The glamorous Philippine women’s volleyball team may look like it has never looked like before: A squad without its stars.
It may be a shock to fans of the game that has enjoyed a rejuvenation in the country, but for the Philippine National Volleyball Federation (PNVF), it is a chance to change the volleyball landscape here.
With the stars failing to show up on Wednesday’s tryouts in Subic, PNVF president Ramon “Tats” Suzara said he won’t give another chance to players who didn’t bother to come, this despite the 130 invitations the sport’s body had issued for the men’s, women’s and beach volley teams.

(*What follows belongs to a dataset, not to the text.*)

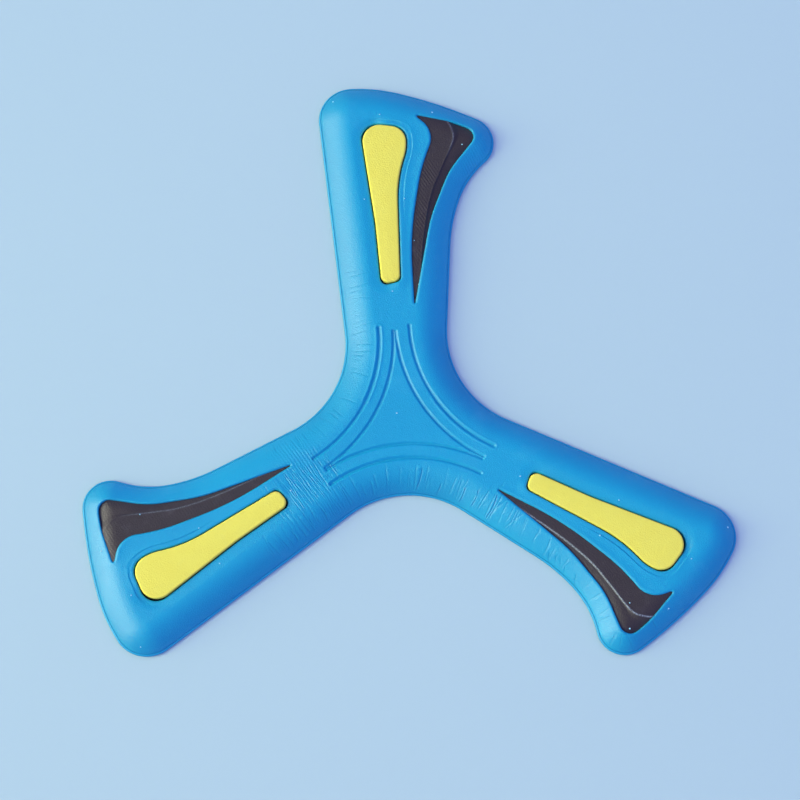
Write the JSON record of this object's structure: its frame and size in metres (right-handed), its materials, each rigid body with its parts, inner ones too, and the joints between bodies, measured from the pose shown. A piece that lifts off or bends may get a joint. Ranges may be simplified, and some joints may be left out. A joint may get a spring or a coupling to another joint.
{
  "type": "boomerang",
  "caption": "Soft laminated-foam throwing boomerang with equal curved blades round a grooved hub, padded blade faces and dark ridged flashes.",
  "frame": {"origin": "hub centre on the flat underside", "axes": "+Z out of the patterned face, +Y along the axis of the first blade"},
  "size_m": [0.2728, 0.2549, 0.0095],
  "materials": {
    "blue_skin_foam": "satin",
    "blue_base_foam": "satin",
    "black_core_foam": "matte",
    "black_flash_foam": "satin",
    "yellow_pad_foam": "matte"
  },
  "bodies": {
    "root": {"bottom_skin": "blue_base_foam", "core_sheet": "black_core_foam", "top_skin": "blue_skin_foam", "blade_pad_1": "yellow_pad_foam", "flash_inlay_1": "black_flash_foam", "blade_pad_2": "yellow_pad_foam", "flash_inlay_2": "black_flash_foam", "blade_pad_3": "yellow_pad_foam", "flash_inlay_3": "black_flash_foam"}
  },
  "joints": []
}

The tryouts will run until Friday.
“Why? Don’t tell me the national team can’t be formed without Alyssa (Valdez) and other [star] players,” Suzara told the Inquirer. “We have to effect change in Philippine volleyball.”
Suzara said the PNVF is looking at the prospects of tapping young players to make up the women’s team.
“Much better, because they don’t have horns yet,” Suzara said in Filipino.
Unlike the drama-filled national women’s team, the men’s team is largely quiet despite the fact that one of its stars, Bryan Bagunas, is also skipping the tryouts.
Other women’s team stars like Kim Fajardo, Myla Pablo, Kim Dy, Denden Lazaro, Dawn Macandili, Jia Morado, Maddie Madayag and Kat Tolentino also didn’t show.
Suzara said the concerns of most of the players could have been the requirement to undergo reverse transcription-polymerase chain reaction (RT-PCR) tests before joining the tryouts.
“We are strict, no RT-PCR test, no inclusion in the tryouts,” he said. “All must have negative swab test results.”
The PNVF invited 40 women to the tryouts, but only 16 showed up.
Among those who showed up at Subic gym were 6-foot-5 middle blocker Jaja Santiago, who recently helped the Saitama Ageo Medics to the Japanese V.Cup title, and national team veterans Aby Maraño, Mary Joy Baron and Mylene Paat.
Maraño and Baron on Tuesday underwent RT-PCR tests at Mall of Asia arranged by the PNVF.
Also present were Eya Laure, Iris Tolenada, Ria Meneses, Dell Palomata, Kamille Cal, Mhicaela Belen, Ivy Lacsina, Alyssa Solomon, Jennifer Nierva, Faith Nisperos, Imee Hernandez and Bernadette Pepito.
Santiago, Laure and Paat—who are teammates at Chery Tiggo—even wore red personal protective equipment during the drills.
A 17th player, Sta. Lucia’s MJ Phillips, would’ve joined the tryouts but she was forced into quarantine after a member of her club’s staff tested positive for COVID-19.
For the past three Southeast Asian (SEA) Games and the Asian Games in Jakarta in 2018, the Philippines has been represented by the biggest names in the sport. But it didn’t translate to good results.
In the last SEA Games held in Manila, the women’s team wound up fifth, while the unheralded men’s team copped the silver medal capped by its semifinal victory over regional heavyweight Thailand.
Of the 17 players who have confirmed participation in the women’s team tryouts, 11 of them are collegiate team players.